Over the last year or two its been pretty difficult to think of another label that has turned out quite so much genuine A grade material as The Trilogy Tapes. Even this year, as their output seems to have rocketed into the territory where we fear ‘L.I.E.S fatigue’ may begin to set in for some people, there have been so many treasures that it remains all but impossible to say no. Here, at the halfway mark of 2014, there have been more memorable moments than I care to count – the astounding 71st Exchange Used To Be by Theo Parrish is still quite possibly the highlight of the last 12 months – and with records by Anthony Naples and Dario Zenker (hopefully) on their way in the near future, we’re going to have to shrug off any aches of exhaustion for a little while yet.

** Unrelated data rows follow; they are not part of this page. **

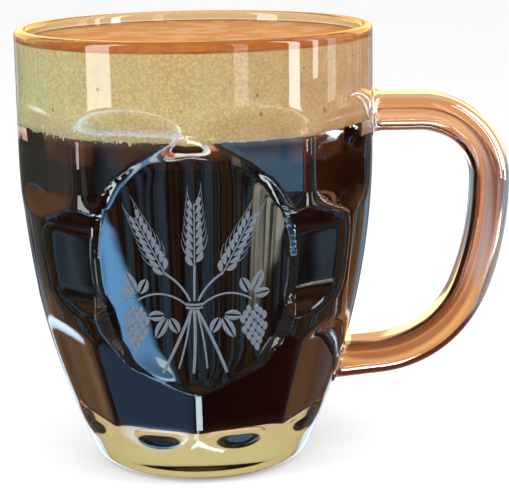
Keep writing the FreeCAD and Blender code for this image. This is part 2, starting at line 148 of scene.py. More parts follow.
class Shade:
    """A number that changes over a surface. Arithmetic on it adds Math nodes."""

    def __init__(self, finish, socket):
        self.finish = finish
        self.socket = socket

    def maths(self, operation, *others, clamp=False):
        settings = {"operation": operation, "use_clamp": clamp}
        return self.finish.node("ShaderNodeMath", settings, dict(enumerate((self, *others))))["Value"]

    def __add__(self, other):
        return self.maths("ADD", other)

    __radd__ = __add__

    def __sub__(self, other):
        return self.maths("SUBTRACT", other)

    def __rsub__(self, other):
        return self * -1 + other

    def __mul__(self, other):
        return self.maths("MULTIPLY", other)

    __rmul__ = __mul__

    def __truediv__(self, other):
        return self.maths("DIVIDE", other)

    def between(self, low, high):
        """0 below low, 1 above high, and a smooth step between them."""
        settings = {"interpolation_type": "SMOOTHSTEP"}
        return self.finish.node("ShaderNodeMapRange", settings, {0: self, 1: low, 2: high})["Result"]


class Finish:
    """A material, world or lamp colour, and the one way in which its nodes are made."""

    def __init__(self, owner):
        self.owner = owner
        owner.use_nodes = True
        self.tree = owner.node_tree
        self.tree.nodes.clear()

    def node(self, kind, settings=None, inputs=None):
        """Makes a node; gives back its outputs by name."""
        made = self.tree.nodes.new(kind)
        for key, value in (settings or {}).items():
            if key == "stops":
                ramp = made.color_ramp
                while len(ramp.elements) < len(value):
                    ramp.elements.new(0.5)
                for element, (place, colour) in zip(ramp.elements, value):
                    element.position = place
                    element.color = (*colour, 1)
            else:
                setattr(made, key, value)
        for key, value in (inputs or {}).items():
            socket = made.inputs[key]
            if isinstance(value, Shade):
                self.tree.links.new(value.socket, socket)
            else:
                socket.default_value = (*value, 1) if socket.type == "RGBA" else value
        return {output.name: Shade(self, output) for output in made.outputs if output.enabled}

    def place(self):
        """The point on the object, and its x, y and z in millimetres."""
        point = self.node("ShaderNodeTexCoord")["Object"]
        parts = self.node("ShaderNodeSeparateXYZ", None, {0: point})
        return point, *(parts[axis] / MM for axis in "XYZ")

    def blend(self, factor, first, second):
        """The first colour where factor is 0, the second where it is 1."""
        settings = {"data_type": "RGBA"}
        return self.node("ShaderNodeMix", settings, {0: factor, 6: first, 7: second})["Result"]

    def pick(self, chooser, off, on):
        """The number off where chooser is 0, and on where it is 1."""
        return off + chooser * (on - off)

    def ramp(self, value, stops):
        return self.node("ShaderNodeValToRGB", {"stops": stops}, {0: value})["Color"]

    def noise(self, point, scale, detail=1.0):
        inputs = {"Vector": point, "Scale": scale, "Detail": detail}
        return self.node("ShaderNodeTexNoise", None, inputs)["Fac"]

    def cells(self, point, scale):
        """Distance from the middle of the nearest of many uneven cells."""
        return self.node("ShaderNodeTexVoronoi", None, {"Vector": point, "Scale": scale})["Distance"]

    def bump(self, height, strength, distance):
        inputs = {"Strength": strength, "Distance": distance, "Height": height}
        return self.node("ShaderNodeBump", None, inputs)["Normal"]

    def principled(self, **inputs):
        """Ends the material in one shader; a socket's name is written with underscores."""
        named = {key.replace("_", " "): value for key, value in inputs.items()}
        return self.surface(self.node("ShaderNodeBsdfPrincipled", None, named)["BSDF"])

    def surface(self, shader):
        """Ends a material in this shader, and gives back the material."""
        self.node("ShaderNodeOutputMaterial", None, {"Surface": shader})
        return self.owner


def new_finish(name):
    return Finish(bpy.data.materials.new(name))


# painted light across the handle, from its inner edge to its outer edge: reflected amber, painted shade
# towards the inner edge, and painted highlight and reflection bands
UPPER_PAINTED_BANDS = [
    (0.00, (0.50, 0.20, 0.07)),
    (0.16, (0.74, 0.34, 0.14)),
    (0.30, (0.62, 0.25, 0.09)),
    (0.44, (0.88, 0.52, 0.28)),
    (0.56, (0.78, 0.40, 0.18)),
    (0.78, (0.72, 0.32, 0.12)),
    (1.00, (0.70, 0.30, 0.12)),
]
GRIP_PAINTED_BANDS = [
    (0.00, (0.30, 0.13, 0.07)),
    (0.14, (0.50, 0.20, 0.09)),
    (0.28, (0.66, 0.27, 0.12)),
    (0.40, (0.30, 0.16, 0.13)),
    (0.55, (0.50, 0.42, 0.46)),
    (0.75, (0.70, 0.58, 0.62)),
    (1.00, (0.66, 0.42, 0.32)),
]
LOWER_PAINTED_BANDS = [
    (0.00, (0.17, 0.05, 0.02)),
    (0.25, (0.24, 0.07, 0.025)),
    (0.45, (0.30, 0.09, 0.03)),
    (0.56, (0.92, 0.52, 0.20)),
    (0.70, (0.66, 0.29, 0.09)),
    (1.00, (0.62, 0.26, 0.08)),
]


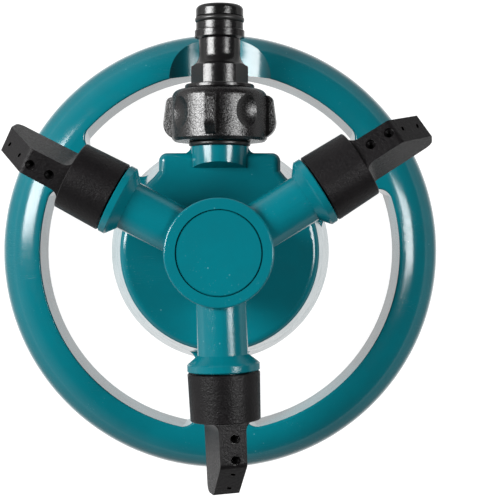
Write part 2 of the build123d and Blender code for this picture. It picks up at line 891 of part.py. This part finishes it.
def make_nozzle_seal(angle):
    """The O-ring in the groove of one spigot."""
    with BuildPart() as seal:
        with BuildSketch(arm_profile(angle)):
            with Locations((spigot_groove, spigot_groove_r + spigot_seal_r + 0.01)):
                Circle(spigot_seal_r)
        revolve(axis=arm_axis(angle))
    return seal.part


for letter, angle, roll in zip(arm_names, arm_angles, blade_rolls):
    write(make_nozzle(angle, roll), f"nozzle_{letter}")
    write(make_jets(angle, roll), f"nozzle_jets_{letter}")
    write(make_nozzle_seal(angle), f"nozzle_o_ring_{letter}")

# ---------------------------------------------------------------- coupling nut

with BuildPart() as wing:
    # A grip wing that stands up from the nut; its copies are turned about the inlet.
    with BuildSketch(inlet_profile):
        with BuildLine():
            Line((39.9, wing_foot_r), (39.9, nut_r - 0.4))
            ThreePointArc((39.9, nut_r - 0.4), (42.2, wing_r - 0.75), (45.9, wing_r))
            Line((45.9, wing_r), (52.6, wing_r - 0.9))
            ThreePointArc((52.6, wing_r - 0.9), (53.8, wing_r - 1.5), (54.4, nut_r - 0.3))
            Polyline((54.4, nut_r - 0.3), (54.4, wing_foot_r), (39.9, wing_foot_r))
        make_face()
    extrude(amount=wing_width / 2, both=True)
    above_foot = wing.edges().filter_by(lambda e: e.center().Z > inlet_z + wing_foot_r + 0.1)
    fillet(above_foot.filter_by(lambda e: abs(e.center().X) > wing_width / 4), 0.4)

with BuildPart() as coupling_nut:
    with BuildSketch(inlet_profile):
        with BuildLine():
            Polyline(
                (nut_start_y, 0),
                (nut_start_y, nut_r - 0.9),
                (nut_start_y + 0.9, nut_r),
                (nut_end_y, nut_r),
                (nut_end_y, 0),
                close=True,
            )
        make_face()
    revolve(axis=inlet_axis)
    fillet(coupling_nut.faces().sort_by(Axis.Y)[-1].edges(), 3.0)
    for angle in wing_angles:
        add(wing.part.rotate(inlet_axis, angle))
    for angle in scallop_angles:
        reach = nut_r - scallop_depth + scallop_ball_r
        place = (reach * sin(radians(angle)), scallop_y, inlet_z + reach * cos(radians(angle)))
        with Locations(place):
            Sphere(scallop_ball_r, mode=Mode.SUBTRACT)
    # Threaded bore, the shoulder that pulls on the nipple, and the hole for its shank.
    with BuildSketch(inlet_section(nut_start_y)):
        Circle(nut_bore_r)
    extrude(amount=nut_end_y - nut_wall - nut_start_y, mode=Mode.SUBTRACT)
    with BuildSketch(inlet_section(nut_end_y - nut_wall)):
        Circle(shank_r + running_gap)
    extrude(amount=nut_wall, mode=Mode.SUBTRACT)
    add(
        thread_ridge(
            nut_bore_r + 0.1,
            nut_ridge_r,
            thread_start_y,
            neck_end_y - thread_start_y - thread_run_out,
            root_width=0.95,
            crest_width=0.3,
            turn=180,
        )
    )
write(coupling_nut.part, "coupling_nut")

# ---------------------------------------------------------------- hose nipple and its seals

washer_y = neck_end_y + 0.02
filter_y = neck_end_y + 0.04 + washer_thickness
snap_collar_y = filter_y + filter_thickness
collar_face_y = nut_end_y - nut_wall - 0.03
disc_start_y = nut_end_y + 0.3
grip_start_y = 58.5
grip_end_y = 65.2
o_ring_y = 81.35
o_ring_r = 7.6
o_ring_thickness_r = 1.1
with BuildPart() as hose_nipple:
    with BuildSketch(inlet_profile):
        with BuildLine():
            Polyline(
                (grip_start_y, 0),
                (grip_start_y, grip_r),
                (grip_end_y - 0.3, grip_r),
                (grip_end_y, grip_r - 0.3),
                (grip_end_y, 9.4),
            )
            ThreePointArc((grip_end_y, 9.4), (66.7, 7.95), (69.4, 7.3))
            Polyline(
                (69.4, 7.3),
                (74.4, 7.3),
                (75.1, 8.8),
                (77.4, 8.8),
                (77.7, 8.5),
                (77.7, 8.05),
                (78.0, 8.05),
                (78.0, 8.3),
                (80.2, 8.3),
                (80.2, 6.45),
                (82.5, 6.45),
                (82.5, 8.35),
                (84.9, 8.35),
            )
            ThreePointArc((84.9, 8.35), (85.95, 7.75), (nipple_end_y, 6.6))
            Polyline((nipple_end_y, 6.6), (nipple_end_y, 0), (grip_start_y, 0))
        make_face()
    revolve(axis=inlet_axis)
    with BuildSketch(inlet_section(grip_start_y)):
        Circle(grip_r)
        for angle in grip_flat_angles:
            middle = grip_flat + 5
            place = (middle * cos(radians(angle)), middle * sin(radians(angle)), 0)
            with Locations(Location(place, (0, 0, angle))):
                Rectangle(10, 2 * grip_r, mode=Mode.SUBTRACT)
    extrude(amount=nipple_end_y, mode=Mode.INTERSECT)
    # Disc outside the nut, shank through it and snap collar inside it.
    with BuildSketch(inlet_profile):
        with BuildLine():
            Polyline(
                (snap_collar_y, 0),
                (snap_collar_y, snap_collar_r),
                (collar_face_y, snap_collar_r),
                (collar_face_y, shank_r),
                (disc_start_y, shank_r),
                (disc_start_y, disc_r - 0.3),
                (disc_start_y + 0.3, disc_r),
                (grip_start_y - 0.3, disc_r),
                (grip_start_y, disc_r - 0.3),
                (grip_start_y, 0),
                close=True,
            )
        make_face()
    revolve(axis=inlet_axis)
    with BuildSketch(inlet_section(neck_end_y)):
        Circle(nipple_bore_r)
    extrude(amount=nipple_end_y, mode=Mode.SUBTRACT)
    mouth_edge = hose_nipple.edges().group_by(Axis.Y)[-1].sort_by(SortBy.LENGTH)[0]
    chamfer(mouth_edge, 0.7)
write(hose_nipple.part, "hose_nipple")

with BuildPart() as nipple_o_ring:
    with BuildSketch(inlet_profile):
        with Locations((o_ring_y, o_ring_r)):
            Circle(o_ring_thickness_r)
    revolve(axis=inlet_axis)
write(nipple_o_ring.part, "nipple_o_ring")

with BuildPart() as inlet_washer:
    with BuildSketch(inlet_section(washer_y)):
        Circle(snap_collar_r - 0.1)
        Circle(5.2, mode=Mode.SUBTRACT)
    extrude(amount=washer_thickness)
write(inlet_washer.part, "inlet_washer")

with BuildPart() as filter_screen:
    with BuildSketch(inlet_section(filter_y)):
        Circle(snap_collar_r - 0.1)
        with GridLocations(1.35, 1.35, 7, 7) as grid:
            mesh_holes = [place for place in grid if place.position.length < 4.6]
        with Locations(*mesh_holes):
            Rectangle(0.95, 0.95, mode=Mode.SUBTRACT)
    extrude(amount=filter_thickness)
write(filter_screen.part, "filter_screen")
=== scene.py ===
"""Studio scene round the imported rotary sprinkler: materials, floor, light and camera."""

import json
from math import cos, radians, sin

import bpy
from mathutils import Matrix, Vector

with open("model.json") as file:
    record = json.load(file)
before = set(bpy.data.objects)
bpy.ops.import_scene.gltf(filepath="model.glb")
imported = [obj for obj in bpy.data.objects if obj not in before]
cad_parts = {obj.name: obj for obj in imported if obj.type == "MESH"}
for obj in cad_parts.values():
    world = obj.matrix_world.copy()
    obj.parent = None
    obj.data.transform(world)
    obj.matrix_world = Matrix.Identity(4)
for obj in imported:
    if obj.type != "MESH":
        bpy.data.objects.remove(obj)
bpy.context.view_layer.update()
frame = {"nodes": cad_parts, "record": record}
scene = bpy.context.scene
nodes = frame["nodes"]

# Lengths are metres, noise and spot scales are cells per metre, and colours are linear with alpha.

teal_base = (0.0006, 0.125, 0.156, 1)
teal_light = (0.0006, 0.140, 0.174, 1)
teal_dark = (0.0005, 0.106, 0.133, 1)
teal_dust = (0.10, 0.30, 0.33, 1)
gloss_black = (0.003, 0.003, 0.0032, 1)
gloss_black_warm = (0.006, 0.005, 0.0055, 1)
satin_black = (0.0035, 0.003, 0.0034, 1)
satin_black_warm = (0.006, 0.005, 0.0056, 1)
black_dust = (0.08, 0.075, 0.078, 1)
rubber_black = (0.008, 0.008, 0.008, 1)
rubber_dusty = (0.02, 0.019, 0.019, 1)
acetal_white = (0.80, 0.79, 0.74, 1)
acetal_cloudy = (0.74, 0.72, 0.66, 1)
steel_dark = (0.58, 0.58, 0.56, 1)
steel_light = (0.68, 0.68, 0.69, 1)
white = (1, 1, 1, 1)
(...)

Chemotex is a new name for a well-known producer playing the game of guises that is so popular at the moment. I won’t say more than that other than his previous work and labels would suggest a natural enough fit for Will Bankhead’s growing and unruly stable of noise-niks. The fact is that whether the name is up front, or under a shroud, Bankhead has excelled in getting some classy sounds from his gang of disparate producers. He’s done it again here.
The concept of Industrial Techno is one that has little purchase with me. Often it’s used as a catch-all term for any body of music where the clanks outnumber the drops. It would be easy to dismiss explosive opener Schrade Knives as such, but it would be neither fair or accurate. Beneath the static bursts and brutalist percussive belts there is a deceptively subtle mover entirely in command. Chemotex is smart enough to know that six minutes of grinding noises often ends up sounding like six of grinding noises unless there is something else doing the heavy lifting, which is exactly what is achieved here through the constant evolution of the sounds and the way it ever so slightly mellows the vibe without taking of the acerbic edge.
Payphone Player is a straight up, dirty jacker that wouldn’t sound at all out-of-place with the Gene Hunt release I reviewed the other night. The trill of a ring tone a gallows rope that hangs through the entire track, the enormous thump of the kicks and the gratuitous wriggle of the hi-hats – this is a weaponized stomper that is going to be getting a lot of plays.
Although neither of the B-side tracks come up to quite the same standard of vicious scuzz-jacking that Payphone Player reaches, both delve further into the seam of experimental floor shakers that Schrade Knives first mined. 33140 is the heavier of the pair, rolling in on a breakbeat carved entirely out of sinew and induced neurosis, so rough it would take your fingerprints off if you rested your hand upon it. Early Death feels like a reprise of sorts of Schrade Knives but less sharp, more worn and toxic. The staccato chops thrash above the bulging bass pulses that drag everything else around it into its destructive orbit like a fat sonic singularity. But, like the other tracks, it marries the fierceness to a nuanced groove that provides buck and scuttle to the crowd of grunts and barks. Harsh but very, very fair. Modern face-pounders with the heart of a dancer.